Het Europees Parlement moest een oordeel vellen over de totale lijst met democratische en rechtsstatelijke gebreken. Zoals dat hoort ging aan de stemming debat vooraf. Wie hierin een eenzijdige strafexpeditie ziet, heeft niets van democratie begrepen. Net zoals Orbán de meeste kiezers achter zich heeft in Hongarije kreeg deze resolutie de meeste Europese volksvertegenwoordigers achter zich.

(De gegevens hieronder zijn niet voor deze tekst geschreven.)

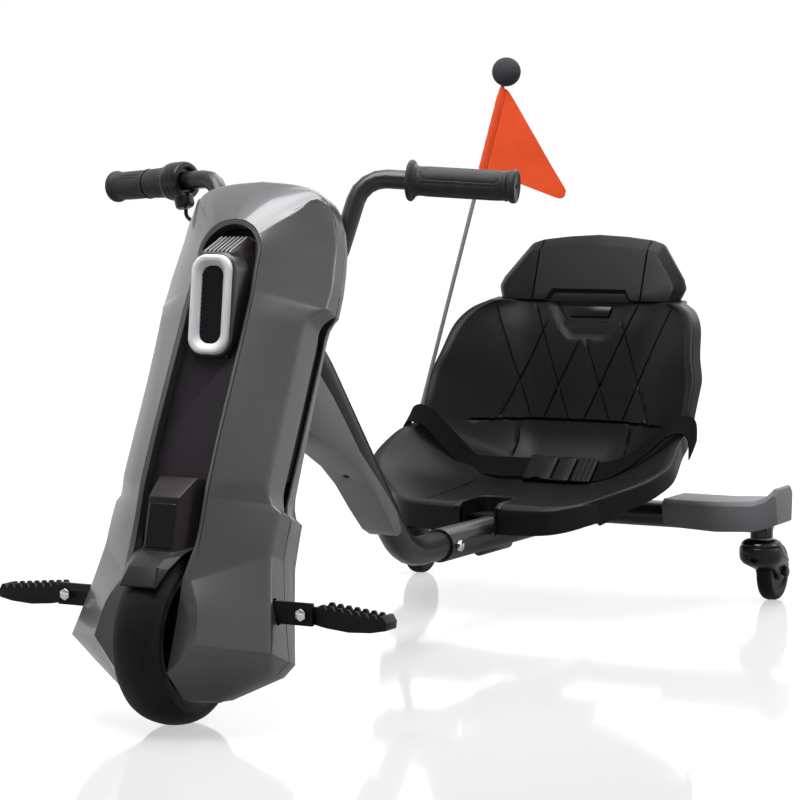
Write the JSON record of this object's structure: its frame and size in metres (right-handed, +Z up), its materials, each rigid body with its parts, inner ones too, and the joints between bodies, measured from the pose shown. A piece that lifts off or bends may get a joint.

Klagen mag natuurlijk, en dat gebeurde ook. De tegenstemmers hebben een officieel weerwoord laten opnemen in de verslaglegging, een zogenoemde minderheidsmening. Daarin werd gesteld dat Orbán moet worden begrepen als een manier om de politieke en wettelijke erfenis van de sovjetoverheersing op te ruimen. Dat mag zo zijn, maar wat daarvoor in de plaats komt past volgens een grote meerderheid van de Europese parlementariërs niet bij de EU. Overigens zal het daarbij waarschijnlijk blijven. Voor daadwerkelijke sancties tegen Hongarije moeten álle leiders van de EU-lidstaten akkoord zijn. In ieder geval Polen, dat ook in het beklaagdenbankje zit, zal Hongarije naar verwachting bijvallen.
Wat deze episode leert is dat de landen van de EU gelukkig bereid zijn om elkaar onderling aan gemaakte afspraken te houden als het gaat om zoiets fundamenteels als de democratie en de rechtsstaat. Wie dat niet bevalt, moet maar kijken of er een meerderheid te vinden is voor andere Europese afspraken – en daarom zijn de aankomende verkiezingen voor het Europees Parlement cruciaal. De strijd tussen liberaal en illiberaal Europa wordt dan gevoerd. Orbán, en iedereen die zijn verongelijktheid papegaait, is momenteel niets meer dan een slechte verliezer van de Europese democratie.